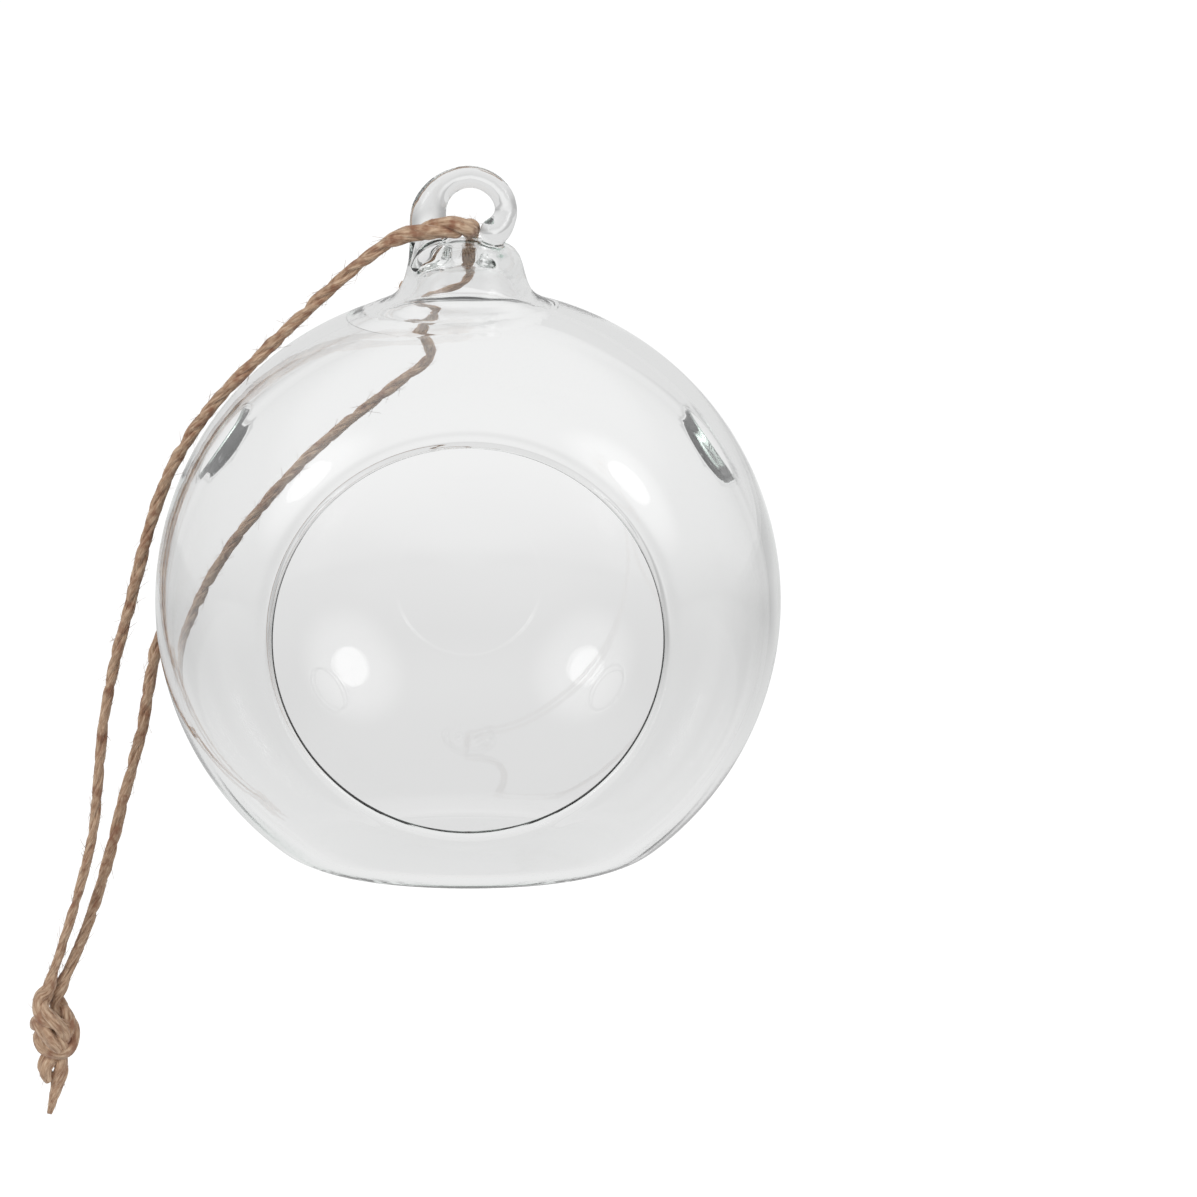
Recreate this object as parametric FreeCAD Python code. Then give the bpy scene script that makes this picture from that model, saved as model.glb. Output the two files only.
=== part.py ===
"""Hanging glass ball candle holder on a jute cord.

Frame: the origin is the centre of the glass eye, +Z is up, and the big round
opening faces -Y. All lengths are in millimetres.
"""
import FreeCAD, Part
import math
import os

V = FreeCAD.Vector
os.makedirs("parts", exist_ok=True)

# Driving dimensions of the glass
BALL_DIAMETER = 80.0
BASE_FLATTENING = 6.6
HOOK_RISE = 16.6
HOOK_TOP = 6.1
WALL = 1.6
BASE_EDGE_RADIUS = 9.0
MOUTH_DIAMETER = 49.0
LIP_SWELL = 0.05
FRONT_START_ANGLE = 61.0
FRONT_ARC_RADIUS = 18.2
VENT_DIAMETER = 10.4
VENT_BEVEL = 0.45
VENT_DIRECTION = (0.80, 0.383, 0.455)
NECK_X = -0.75

# Driving dimensions of the cord
CORD_DIAMETER = 1.5
CORD_STUB = 1.8
BIGHT_RADIUS = 2.2
UPPER_BIGHT = (-54.7, 2.0, -105.3)
LOWER_BIGHT = (-53.3, 2.0, -109.3)
MAIN_TAIL_END = (-55.0, 2.0, -119.0)
SHORT_TAIL_END = (-55.8, 1.2, -114.3)

# Sizes that follow from them
BALL_R = BALL_DIAMETER / 2
BALL_Z = HOOK_TOP - HOOK_RISE - BALL_R
BASE_Z = BALL_Z - BALL_R + BASE_FLATTENING
OVERALL_HEIGHT = HOOK_TOP - BASE_Z
INNER_R = BALL_R - WALL
CORD_R = CORD_DIAMETER / 2
REACH = 2 * BALL_DIAMETER

# Neck: half its width where it meets the ball, then half width, height and facing of its side, shoulder and crown
NECK_WALL = 2.0
NECK_FOOT_RADIUS = 9.4
NECK_SIDE = (7.9, -7.2, 15)
NECK_SHOULDER = (6.9, -5.45, 45)
NECK_CROWN_EDGE = (4.9, -4.55, 78)
NECK_TOP = (0, -4.15, 90)

# Hook centreline with the rod's radius at each station
HOOK_STATIONS = [
    (-5.0, 0.0, -8.0, 2.75),
    (-5.4, 0.0, -3.4, 2.5),
    (-5.1, 0.0, 0.0, 2.3),
    (-3.6, 0.0, 3.05, 1.83),
    (0.1, -0.1, 4.6, 1.5),
    (3.35, -0.4, 3.1, 1.38),
    (4.65, -0.8, 0.1, 1.4),
    (4.2, -1.55, -1.7, 1.48),
]
HOOK_TIP = (3.3, -2.3, -2.55, 1.75)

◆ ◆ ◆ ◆

• [TASK GOAL] Copy out the full listing exactly.

• [TASK OUTPUT]
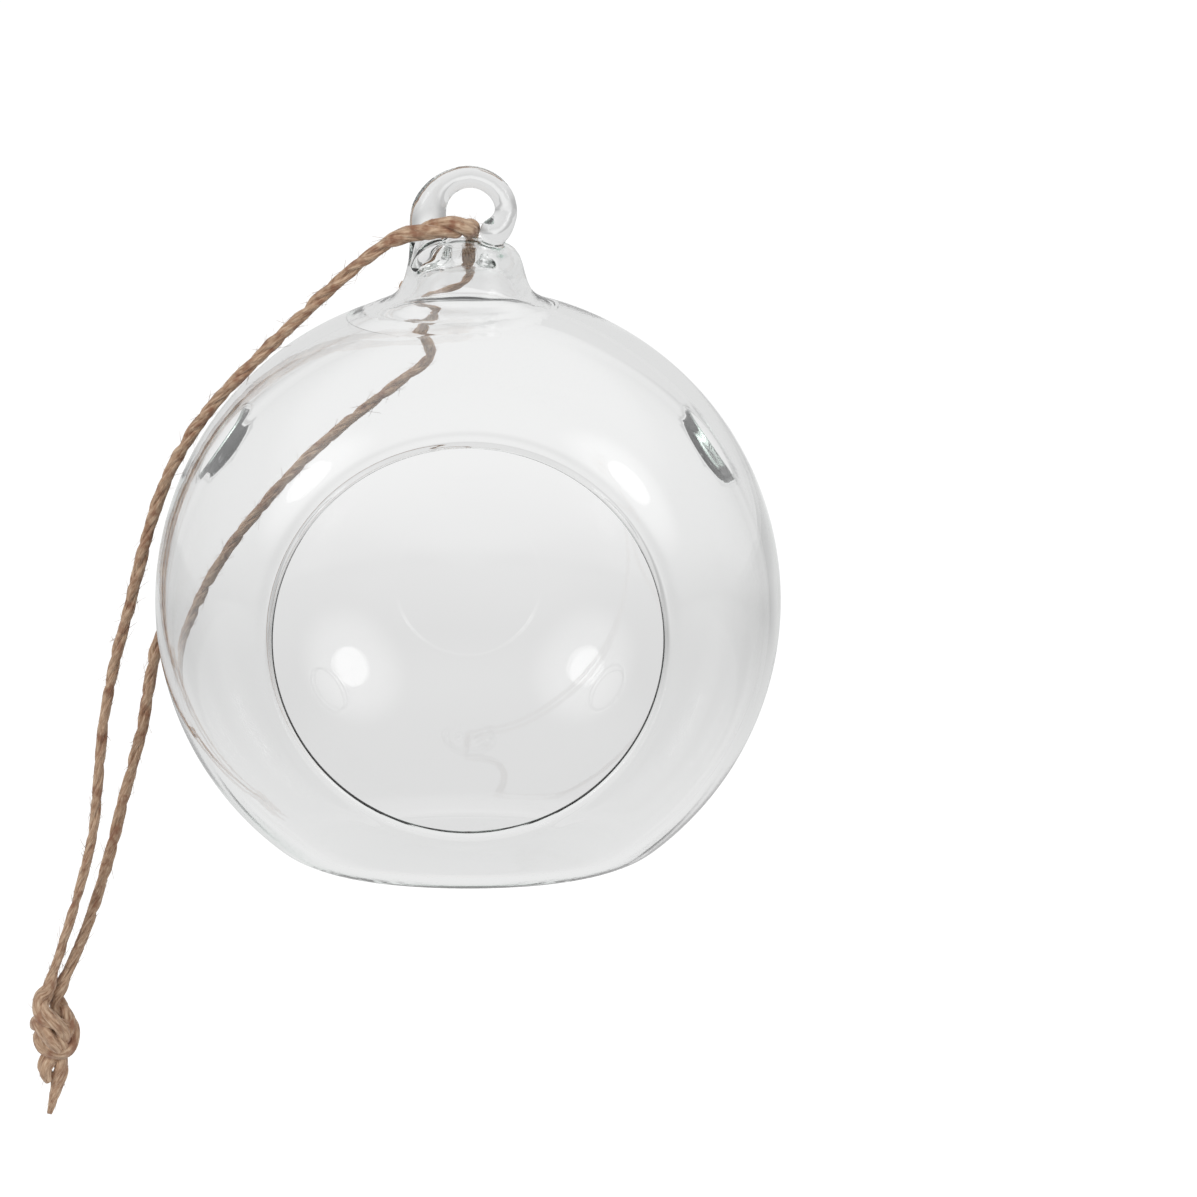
Recreate this object as parametric FreeCAD Python code. Then give the bpy scene script that makes this picture from that model, saved as model.glb. Output the two files only.
=== part.py ===
"""Hanging glass ball candle holder on a jute cord.

Frame: the origin is the centre of the glass eye, +Z is up, and the big round
opening faces -Y. All lengths are in millimetres.
"""
import FreeCAD, Part
import math
import os

V = FreeCAD.Vector
os.makedirs("parts", exist_ok=True)

# Driving dimensions of the glass
BALL_DIAMETER = 80.0
BASE_FLATTENING = 6.6
HOOK_RISE = 16.6
HOOK_TOP = 6.1
WALL = 1.6
BASE_EDGE_RADIUS = 9.0
MOUTH_DIAMETER = 49.0
LIP_SWELL = 0.05
FRONT_START_ANGLE = 61.0
FRONT_ARC_RADIUS = 18.2
VENT_DIAMETER = 10.4
VENT_BEVEL = 0.45
VENT_DIRECTION = (0.80, 0.383, 0.455)
NECK_X = -0.75

# Driving dimensions of the cord
CORD_DIAMETER = 1.5
CORD_STUB = 1.8
BIGHT_RADIUS = 2.2
UPPER_BIGHT = (-54.7, 2.0, -105.3)
LOWER_BIGHT = (-53.3, 2.0, -109.3)
MAIN_TAIL_END = (-55.0, 2.0, -119.0)
SHORT_TAIL_END = (-55.8, 1.2, -114.3)

# Sizes that follow from them
BALL_R = BALL_DIAMETER / 2
BALL_Z = HOOK_TOP - HOOK_RISE - BALL_R
BASE_Z = BALL_Z - BALL_R + BASE_FLATTENING
OVERALL_HEIGHT = HOOK_TOP - BASE_Z
INNER_R = BALL_R - WALL
CORD_R = CORD_DIAMETER / 2
REACH = 2 * BALL_DIAMETER

# Neck: half its width where it meets the ball, then half width, height and facing of its side, shoulder and crown
NECK_WALL = 2.0
NECK_FOOT_RADIUS = 9.4
NECK_SIDE = (7.9, -7.2, 15)
NECK_SHOULDER = (6.9, -5.45, 45)
NECK_CROWN_EDGE = (4.9, -4.55, 78)
NECK_TOP = (0, -4.15, 90)

# Hook centreline with the rod's radius at each station
HOOK_STATIONS = [
    (-5.0, 0.0, -8.0, 2.75),
    (-5.4, 0.0, -3.4, 2.5),
    (-5.1, 0.0, 0.0, 2.3),
    (-3.6, 0.0, 3.05, 1.83),
    (0.1, -0.1, 4.6, 1.5),
    (3.35, -0.4, 3.1, 1.38),
    (4.65, -0.8, 0.1, 1.4),
    (4.2, -1.55, -1.7, 1.48),
]
HOOK_TIP = (3.3, -2.3, -2.55, 1.75)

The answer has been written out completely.